Extract each line containing the string "object".
— begin —
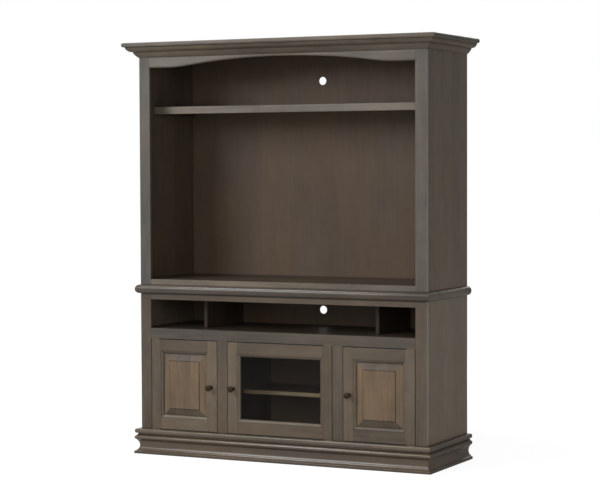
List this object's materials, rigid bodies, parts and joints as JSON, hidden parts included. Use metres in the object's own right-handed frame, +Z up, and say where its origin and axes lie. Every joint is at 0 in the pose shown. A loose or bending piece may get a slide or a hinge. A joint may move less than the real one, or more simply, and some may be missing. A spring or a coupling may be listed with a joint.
{
  "type": "entertainment center",
  "caption": "Entertainment center: hutch with open bays, shelf, arched rail and crown over a base with media bays, raised-panel side doors and a glazed middle door.",
  "frame": {"origin": "on the floor, under the middle of the whole object's box", "axes": "+Z up, +X to the right seen from the front, the front faces -Y"},
  "size_m": [1.652, 0.568, 2.018],
  "materials": {
    "face_wood": "satin stained",
    "door_wood": "satin stained",
    "panel_wood": "satin stained",
    "side_wood": "satin stained",
    "moulding_wood": "satin stained",
    "inside_wood": "satin stained",
    "back_wood": "satin stained",
    "hidden_wood": "satin stained",
    "knob_bronze": "dark oil-rubbed bronze",
    "hinge_steel": "antique brown steel",
    "screw_steel": "zinc plated",
    "dark_plastic": "matte brown",
    "pane_glass": "lightly smoked"
  },
  "bodies": {
    "cabinet": {"arched_rail": "face_wood", "base_back_panel": "back_wood", "base_bottom_rail": "face_wood", "base_floor": "inside_wood", "base_left_side": "side_wood", "base_middle_rail": "face_wood", "base_middle_stiles": "face_wood", "base_outer_stiles": "face_wood", "base_right_side": "side_wood", "base_top_board": "face_wood", "base_top_rail": "face_wood", "bay_dividers": "inside_wood", "cap_board": "moulding_wood", "cap_moulding_front": "moulding_wood", "cap_moulding_left": "moulding_wood", "cap_moulding_right": "moulding_wood", "crown_moulding_front": "moulding_wood", "crown_moulding_left": "moulding_wood", "crown_moulding_right": "moulding_wood", "cupboard_shelves": "inside_wood", "door_catches": "dark_plastic", "foot_moulding_front": "moulding_wood", "foot_moulding_left": "moulding_wood", "foot_moulding_right": "moulding_wood", "glue_blocks": "hidden_wood", "hinge_frame_leaves": "hinge_steel", "hutch_back_panel": "back_wood", "hutch_bottom_rail": "face_wood", "hutch_floor": "inside_wood", "hutch_left_side": "side_wood", "hutch_right_side": "side_wood", "hutch_screws": "screw_steel", "hutch_shelf": "inside_wood", "hutch_shelf_cleats": "inside_wood", "hutch_shelf_nosing": "face_wood", "hutch_stiles": "face_wood", "hutch_top_panel": "inside_wood", "media_shelf": "inside_wood", "partitions": "inside_wood", "shelf_pins": "screw_steel", "top_board_cleats": "hidden_wood"},
    "left_door": {"left_door_stiles": "door_wood", "left_door_rails": "door_wood", "left_door_panel": "panel_wood", "left_door_knob": "knob_bronze", "left_door_hinge_leaves": "hinge_steel", "left_door_fittings": "screw_steel"},
    "middle_door": {"middle_door_stiles": "door_wood", "middle_door_rails": "door_wood", "middle_door_glass": "pane_glass", "glass_stops": "door_wood", "middle_door_knob": "knob_bronze", "middle_door_hinge_leaves": "hinge_steel", "middle_door_fittings": "screw_steel"},
    "right_door": {"right_door_stiles": "door_wood", "right_door_rails": "door_wood", "right_door_panel": "panel_wood", "right_door_knob": "knob_bronze", "right_door_hinge_leaves": "hinge_steel", "right_door_fittings": "screw_steel"}
  },
  "joints": [
    {"name": "left_door_hinge", "type": "hinge", "parent": "cabinet", "child": "left_door", "pos_m": [-0.698, -0.2155, 0.347], "axis": [0, 0, -1], "range_deg": [0, 105]},
    {"name": "middle_door_hinge", "type": "hinge", "parent": "cabinet", "child": "middle_door", "pos_m": [0.274, -0.2155, 0.347], "axis": [0, 0, 1], "range_deg": [0, 105]},
    {"name": "right_door_hinge", "type": "hinge", "parent": "cabinet", "child": "right_door", "pos_m": [0.698, -0.2155, 0.347], "axis": [0, 0, 1], "range_deg": [0, 105]}
  ]
}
— end —
* REPLY *
List this object's materials, rigid bodies, parts and joints as JSON, hidden parts included. Use metres in the object's own right-handed frame, +Z up, and say where its origin and axes lie. Every joint is at 0 in the pose shown. A loose or bending piece may get a slide or a hinge. A joint may move less than the real one, or more simply, and some may be missing. A spring or a coupling may be listed with a joint.
  "frame": {"origin": "on the floor, under the middle of the whole object's box", "axes": "+Z up, +X to the right seen from the front, the front faces -Y"},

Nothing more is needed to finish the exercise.